*DATA SUPPLIED*
________
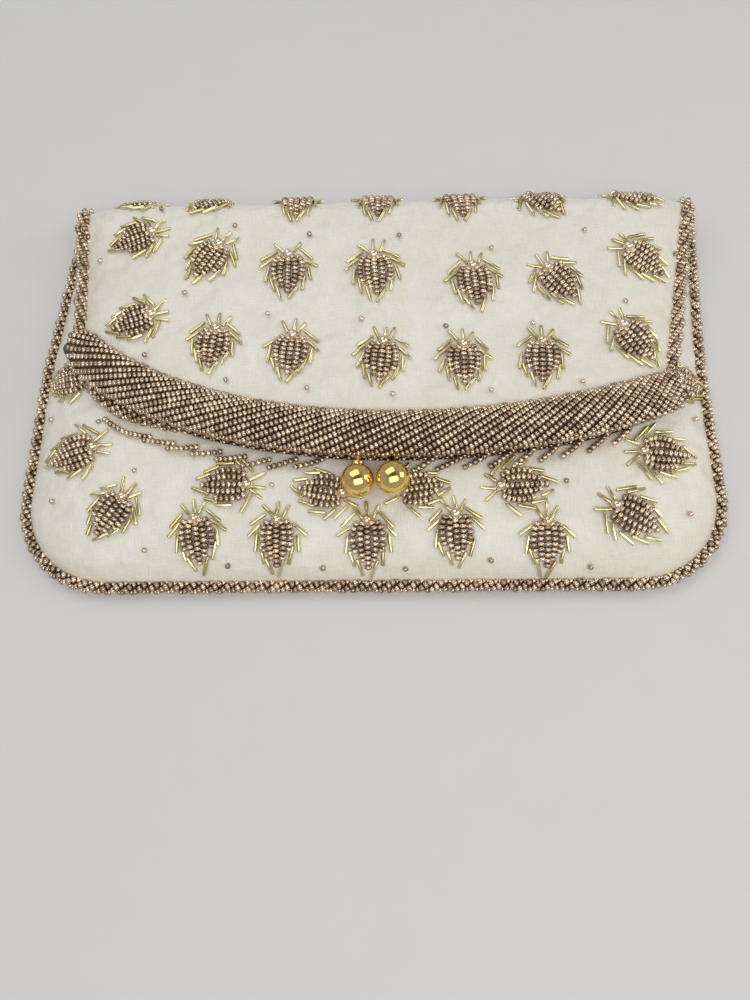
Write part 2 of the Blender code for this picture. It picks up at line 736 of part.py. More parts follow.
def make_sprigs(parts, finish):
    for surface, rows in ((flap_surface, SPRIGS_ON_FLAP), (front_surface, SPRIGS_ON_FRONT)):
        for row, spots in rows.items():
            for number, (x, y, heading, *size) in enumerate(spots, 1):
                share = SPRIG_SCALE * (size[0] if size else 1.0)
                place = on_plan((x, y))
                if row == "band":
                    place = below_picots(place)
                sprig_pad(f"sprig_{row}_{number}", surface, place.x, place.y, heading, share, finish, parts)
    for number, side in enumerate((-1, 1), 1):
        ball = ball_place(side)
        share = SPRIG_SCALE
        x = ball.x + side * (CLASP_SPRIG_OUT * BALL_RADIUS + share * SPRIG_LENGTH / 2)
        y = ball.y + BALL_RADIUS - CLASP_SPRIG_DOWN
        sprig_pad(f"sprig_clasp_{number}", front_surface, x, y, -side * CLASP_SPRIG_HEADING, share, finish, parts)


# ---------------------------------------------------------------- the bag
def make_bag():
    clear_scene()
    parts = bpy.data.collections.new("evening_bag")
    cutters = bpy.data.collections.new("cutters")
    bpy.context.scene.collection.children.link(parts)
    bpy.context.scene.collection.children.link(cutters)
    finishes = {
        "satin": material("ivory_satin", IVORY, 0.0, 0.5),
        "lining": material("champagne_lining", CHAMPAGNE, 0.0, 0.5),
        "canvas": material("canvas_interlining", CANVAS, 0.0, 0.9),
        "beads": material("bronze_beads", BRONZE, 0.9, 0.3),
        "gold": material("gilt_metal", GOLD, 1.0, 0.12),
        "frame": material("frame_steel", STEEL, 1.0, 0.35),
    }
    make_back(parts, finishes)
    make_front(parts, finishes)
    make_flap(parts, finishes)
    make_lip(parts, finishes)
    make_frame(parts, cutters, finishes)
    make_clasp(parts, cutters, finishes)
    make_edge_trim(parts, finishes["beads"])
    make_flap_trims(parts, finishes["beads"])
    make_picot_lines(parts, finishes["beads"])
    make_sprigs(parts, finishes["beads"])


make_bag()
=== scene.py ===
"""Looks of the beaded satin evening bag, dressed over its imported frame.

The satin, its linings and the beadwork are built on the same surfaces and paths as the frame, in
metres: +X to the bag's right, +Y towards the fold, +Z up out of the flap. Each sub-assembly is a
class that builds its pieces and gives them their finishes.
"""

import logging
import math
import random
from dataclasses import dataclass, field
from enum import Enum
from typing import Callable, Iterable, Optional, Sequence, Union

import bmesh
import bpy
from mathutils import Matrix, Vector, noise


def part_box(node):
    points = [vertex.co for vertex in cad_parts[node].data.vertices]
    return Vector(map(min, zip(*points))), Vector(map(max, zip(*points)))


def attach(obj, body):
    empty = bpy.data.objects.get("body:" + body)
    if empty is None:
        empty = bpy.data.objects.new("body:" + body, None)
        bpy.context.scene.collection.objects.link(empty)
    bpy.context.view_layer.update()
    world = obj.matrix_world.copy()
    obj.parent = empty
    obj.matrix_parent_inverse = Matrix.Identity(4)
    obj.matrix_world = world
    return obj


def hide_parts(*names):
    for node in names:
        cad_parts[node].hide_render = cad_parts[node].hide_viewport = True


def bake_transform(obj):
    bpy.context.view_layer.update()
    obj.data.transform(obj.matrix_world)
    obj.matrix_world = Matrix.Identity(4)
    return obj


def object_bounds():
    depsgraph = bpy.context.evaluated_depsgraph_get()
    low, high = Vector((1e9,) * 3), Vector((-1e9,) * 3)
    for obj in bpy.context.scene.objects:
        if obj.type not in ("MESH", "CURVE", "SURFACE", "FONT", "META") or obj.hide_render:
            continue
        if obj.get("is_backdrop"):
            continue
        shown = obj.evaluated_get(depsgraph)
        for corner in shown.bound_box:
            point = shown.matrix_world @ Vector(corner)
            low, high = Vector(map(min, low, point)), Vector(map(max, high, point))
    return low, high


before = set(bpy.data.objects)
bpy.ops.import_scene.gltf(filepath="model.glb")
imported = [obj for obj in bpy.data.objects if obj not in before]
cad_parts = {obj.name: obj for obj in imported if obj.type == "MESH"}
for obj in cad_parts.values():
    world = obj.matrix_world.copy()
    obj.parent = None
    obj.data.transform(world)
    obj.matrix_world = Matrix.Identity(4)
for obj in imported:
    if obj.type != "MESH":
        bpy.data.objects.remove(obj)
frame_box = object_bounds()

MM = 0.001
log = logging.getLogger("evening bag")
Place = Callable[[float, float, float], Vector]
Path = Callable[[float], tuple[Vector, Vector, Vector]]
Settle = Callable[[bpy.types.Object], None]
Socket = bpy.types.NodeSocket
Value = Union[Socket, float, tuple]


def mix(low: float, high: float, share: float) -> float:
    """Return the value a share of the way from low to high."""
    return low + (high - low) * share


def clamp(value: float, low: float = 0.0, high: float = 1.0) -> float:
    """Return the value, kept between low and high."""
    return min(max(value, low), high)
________
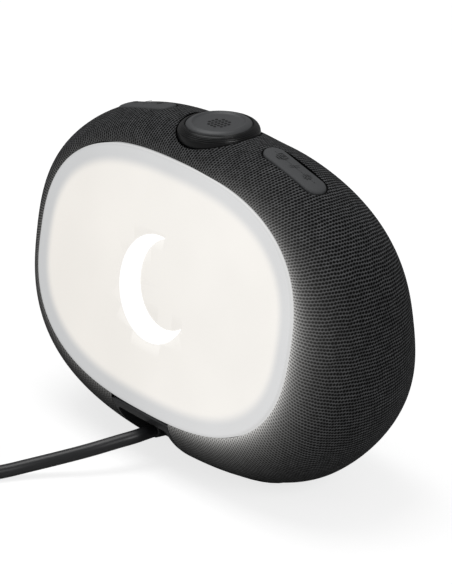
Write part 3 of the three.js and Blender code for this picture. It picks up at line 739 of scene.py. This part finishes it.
________
*STATED GOAL*
Reproduce each line of the material containing the word "None".

*SOLUTION FOR THIS PROBLEM*
    if empty is None:
        empty = bpy.data.objects.new("body:" + body, None)
    obj.parent = None
Settle = Callable[[bpy.types.Object], None]